I have two pulsatile signals whose frequency I wish to divide:

A. 8x frequency division of a pulsatile 80 MHz input. As exemplified in the following oscilloscope screenshots, its waveform is somewhat irregular, with a primary ~3 dBm peak followed by a secondary peak that can be up to -4.5 dBm high, in its average power (all measured to 50 ohm load):

B. 16x frequency division of a pulsatile 160 MHz input. As exemplified in the following oscilloscope screenshot, its waveform is clean but rather weak (-19.8 dBm in its average power to 50 ohm load, if I've calculated correctly):

In both cases, the optimal output would be a ~10 MHz sinusoidal, or clipped-sinusoidal wave, at ~3.3 Vpp to a DC-blocked 50 ohm load. Other periodic ~10 MHz output signals may also be acceptable, if they satisfy VOH of at-least 2 Volts and VOL of at-most 0.4 Volts, to a DC-blocked 50 ohm load.

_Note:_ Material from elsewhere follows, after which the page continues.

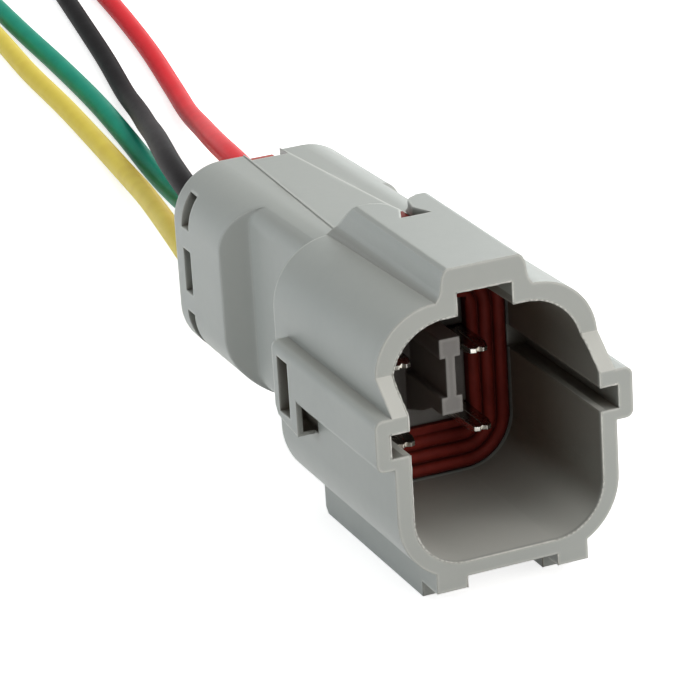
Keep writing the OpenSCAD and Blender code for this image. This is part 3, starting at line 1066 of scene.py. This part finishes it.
@dataclass
class DressedNodes:
    """Pieces that keep their solids and get their finish."""

    frame: dict[str, Any]
    finishes: dict[str, Any] = field(
        default_factory=lambda: {
            "housing": HOUSING_GREY,
            "front_holder": HOLDER_GREY,
            "rear_cover": COVER_GREY,
            "interface_seal": RING_RED,
            "wire_seal": MAT_RED,
            "terminal_upper_left": CONTACT_TIN,
            "terminal_upper_right": CONTACT_TIN,
            "terminal_lower_left": CONTACT_TIN,
            "terminal_lower_right": CONTACT_TIN,
        }
    )

    def build(self) -> None:
        """Gives each piece its finish; pieces of one finish share the material."""
        made: dict[str, bpy.types.Material] = {}
        for name, finish in self.finishes.items():
            if finish.name not in made:
                made[finish.name] = finish.material()
            for slot in self.frame["nodes"][name].material_slots:
                slot.material = made[finish.name]
            LOG.info("%s: %s", name, finish.name)


@dataclass(frozen=True)
class RimEdge:
    """One edge between the mouth's rim and the wall inside it."""

    start: Vector
    end: Vector
    rim: Vector
    wall: Vector


@dataclass
class MouthFlash:
    """Fine, uneven line of flash round the inner edge of the mouth, left where the core met it."""

    frame: dict[str, Any]
    width: float = 0.14 * MM
    height: float = 0.075 * MM
    step: float = 0.3 * MM
    reach: float = 4.2 * MM
    middle: Triple = (0.0, -0.02925, 0.016)
    waves: float = 900.0
    ripples: float = 4000.0
    weld: float = 0.001 * MM
    front_facing: float = 0.6
    wall_slant: float = 0.3

    def edges(self) -> list[RimEdge]:
        """Finds the inner edges of the mouth in the housing's own mesh.

        Returns:
            The edges.
        """
        shape = bmesh.new()
        shape.from_mesh(self.frame["nodes"]["housing"].data)
        bmesh.ops.remove_doubles(shape, verts=shape.verts, dist=self.weld)
        shape.normal_update()
        middle = Vector(self.middle)
        found = []
        for edge in shape.edges:
            if len(edge.link_faces) != 2:
                continue
            rim, wall = sorted((f.normal.copy() for f in edge.link_faces), key=lambda n: n.y)
            start, end = (v.co.copy() for v in edge.verts)
            centre = (start + end) / 2
            inner = wall.dot(middle - centre) > 0.0 and centre.y < middle.y + self.reach
            if rim.y < -self.front_facing and abs(wall.y) < self.wall_slant and inner:
                found.append(RimEdge(start, end, rim, wall))
        shape.free()
        return found

    def ring(self, edge: RimEdge, point: Vector) -> list[Vector]:
        """Four corners round one point of an edge, larger or smaller at random.

        Args:
            edge: The edge.
            point: The point on it.

        Returns:
            The corners, from the rim round to the wall.
        """
        swell = (
            0.55
            + 0.9 * abs(noise.noise(point * self.waves))
            + 0.5 * noise.noise(point * self.ripples)
        )
        rise, lean = self.height * swell, self.width * (0.7 + 0.5 * swell)
        root = self.height * 0.3
        return [
            point - edge.wall * lean - edge.rim * root,
            point - edge.wall * lean * 0.45 + edge.rim * rise,
            point + edge.wall * rise * 0.7 + edge.rim * rise * 0.6,
            point - edge.rim * lean - edge.wall * root,
        ]

    def build(self) -> None:
        """Sweeps a small uneven ridge along each of those edges."""
        shell = Shell()
        edges = self.edges()
        for edge in edges:
            steps = max(1, round((edge.end - edge.start).length / self.step))
            base = len(shell.verts)
            for k in range(steps + 1):
                shell.verts += self.ring(edge, edge.start.lerp(edge.end, k / steps))
            shell.tube(base, steps, 4)
            tail = base + 4 * steps
            shell.faces += [(base + 3, base + 2, base + 1, base), (tail, tail + 1, tail + 2, tail + 3)]
        mesh = shell.mesh("mouth_flash_mesh")
        shape = bmesh.new()
        shape.from_mesh(mesh)
        bmesh.ops.recalc_face_normals(shape, faces=shape.faces)
        shape.to_mesh(mesh)
        shape.free()
        # Its pale colour is painted highlight.
        flash = show("mouth_flash", mesh, FLASH_HIGHLIGHT_GREY.material())
        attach(flash, "root")
        LOG.info("mouth_flash: %d edges", len(edges))


# ------------------------------------------------------------------ studio


@dataclass(frozen=True)
class Lamp:
    """One soft square lamp: its place and side in metres, its power in watts, its hue."""

    name: str
    place: Triple
    size: float
    power: float
    hue: Triple

    def build(self, target: Vector) -> None:
        """Hangs the lamp and turns it to a point.

        Args:
            target: What it faces.
        """
        data = bpy.data.lights.new(self.name, "AREA")
        data.shape = "SQUARE"
        data.size = self.size
        data.energy = self.power
        data.color = self.hue
        away = Vector(self.place) - target
        turn = away.to_track_quat("Z", "Y").to_matrix().to_4x4()
        show(self.name, data).matrix_world = Matrix.Translation(self.place) @ turn


LAMPS = (
    Lamp("key_overhead", (0.0, 0.05, 0.70), 0.60, 1.6, (1.0, 0.98, 0.96)),
    Lamp("fill_front_top", (0.0, -0.50, 0.55), 0.45, 1.2, (1.0, 0.98, 0.96)),
    Lamp("fill_front_right", (0.45, -0.60, 0.22), 0.40, 2.2, (1.0, 0.95, 0.92)),
    Lamp("side_rear_left", (-0.60, 0.40, 0.18), 0.30, 1.5, (0.87, 0.95, 1.0)),
    Lamp("side_rear_right", (0.50, 0.50, 0.40), 0.45, 3.4, (0.95, 1.0, 1.0)),
)


@dataclass
class Studio:
    """Camera, white floor, white surroundings and soft lamps."""

    eye: Triple = (-0.139646, -0.329180, 0.155429)
    right: Triple = (0.91334655, -0.40294562, -0.05859103)
    up: Triple = (0.1973768, 0.3122677, 0.92926384)
    lens: float = 194.85
    sensor: float = 36.0
    nearest: float = 0.01
    farthest: float = 20.0
    target: Triple = (0.0, 0.02, 0.015)
    floor_size: float = 6.0
    floor_white: Triple = (0.82, 0.82, 0.82)
    near_glow: Triple = (0.78, 0.78, 0.78)
    far_glow: Triple = (1.0, 1.0, 1.0)
    glow_from: float = 0.3
    glow_to: float = 0.8
    ambient: float = 0.03
    mirrored: float = 0.5

    def build_camera(self) -> None:
        """Makes the camera and sets it as the scene's own."""
        data = bpy.data.cameras.new("camera")
        data.lens = self.lens
        data.sensor_width = self.sensor
        data.clip_start = self.nearest
        data.clip_end = self.farthest
        right, up = Vector(self.right), Vector(self.up)
        turn = Matrix((right, up, right.cross(up))).transposed().to_4x4()
        camera = show("camera", data)
        camera.matrix_world = Matrix.Translation(self.eye) @ turn
        bpy.context.scene.camera = camera

    def build_floor(self) -> None:
        """Makes the white floor, which keeps the object's soft shadow."""
        h = self.floor_size / 2
        mesh = bpy.data.meshes.new("floor_mesh")
        mesh.from_pydata([(-h, -h, 0), (h, -h, 0), (h, h, 0), (-h, h, 0)], [], [(0, 1, 2, 3)])
        b = NodeBench(bpy.data.materials.new("floor_white"))
        distance = b.make("ShaderNodeVectorMath", {"operation": "LENGTH"}, {0: b.place()}, 1)
        white = b.tint(distance.spread(self.glow_from, self.glow_to), self.near_glow, self.far_glow)
        seen = (b.ray("Is Camera Ray") + b.ray("Is Glossy Ray")).clamped()
        diffuse = b.make("ShaderNodeBsdfDiffuse", {}, {"Color": self.floor_white})
        glow = b.make("ShaderNodeEmission", {}, {"Color": white, "Strength": seen})
        both = b.make("ShaderNodeAddShader", {}, {0: diffuse, 1: glow})
        floor = show("floor", mesh, b.end(both))

    def build_world(self) -> None:
        """Makes the surroundings: white where seen, softer where they light."""
        world = bpy.data.worlds.new("surroundings")
        bpy.context.scene.world = world
        b = NodeBench(world)
        seen = b.ray("Is Camera Ray") + b.ray("Is Glossy Ray") * self.mirrored
        strength = seen * (1.0 - self.ambient) + self.ambient
        back = b.make("ShaderNodeBackground", {}, {"Color": (1.0, 1.0, 1.0), "Strength": strength})
        b.end(back, "ShaderNodeOutputWorld")

    def build_lights(self) -> None:
        """Hangs the lamps and sets the plain view transform."""
        for lamp in LAMPS:
            lamp.build(Vector(self.target))
        bpy.context.scene.view_settings.view_transform = "Standard"


def main() -> None:
    """Loads the frame, then builds the camera, the leads and every other piece in order."""
    logging.basicConfig(level=logging.INFO, format="%(name)s: %(message)s")
    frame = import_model()
    studio = Studio()
    studio.build_camera()
    Pigtail().build()
    DressedNodes(frame).build()
    MouthFlash(frame).build()
    studio.build_floor()
    studio.build_world()
    studio.build_lights()


if __name__ == "__main__":
    main()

Browsing through the available frequency dividers at this category, I could not identify a part that is supposed to work at this bandwidth, let alone with pulsatile input signals. Can you please suggest which evaluation board of yours, or a cascade of evaluation boards, is most likely to be able to pick up these signals correctly and produce the required output? Should I first regularize the input signals to square waves using a flip-flop (thereby also simplifying the problem to 4x/8x division of the resulting 40 MHz/80 MHz square waves)? If so, which flip-flops would be optimal for these input signals?

Thanks a lot,

Lior

• Hello Lior,

At these voltage levels, we don't have a device that can directly take this signal and do frequency division.
You will probably have to take the following steps:

1. In all likelihood you are going to need an amplifier that can amplify the signal to voltage levels that are acceptable for logic devices 0-3.3.
2. You then should consider converting it to a square pulse with a schmitt trigger input device such as an SN74LVC1G17 or SN74LVC2G17 (for 2 signals).
3. You should then take the square wave signal and put it into a D flip flop such as the SN74LVC1G80 to divide the signal down by 2, since this device can handle up to 150MHz. Although you may want to consider the SN74AUC1G80 as this is optimized for higher speeds up to 250MHz (but you need to keep voltage levels in mind)
4. You can then take this divided down signal and use the SN74LV393 counter to do multiple steps of frequency division within a single device to get to the point that you want. (I suggest step 3 before this to get the frequency down within a range that the LV393 device can handle.

This would give you a divided down square wave and is my best suggestion, but there are likely many more ways that you can acheive the same thing.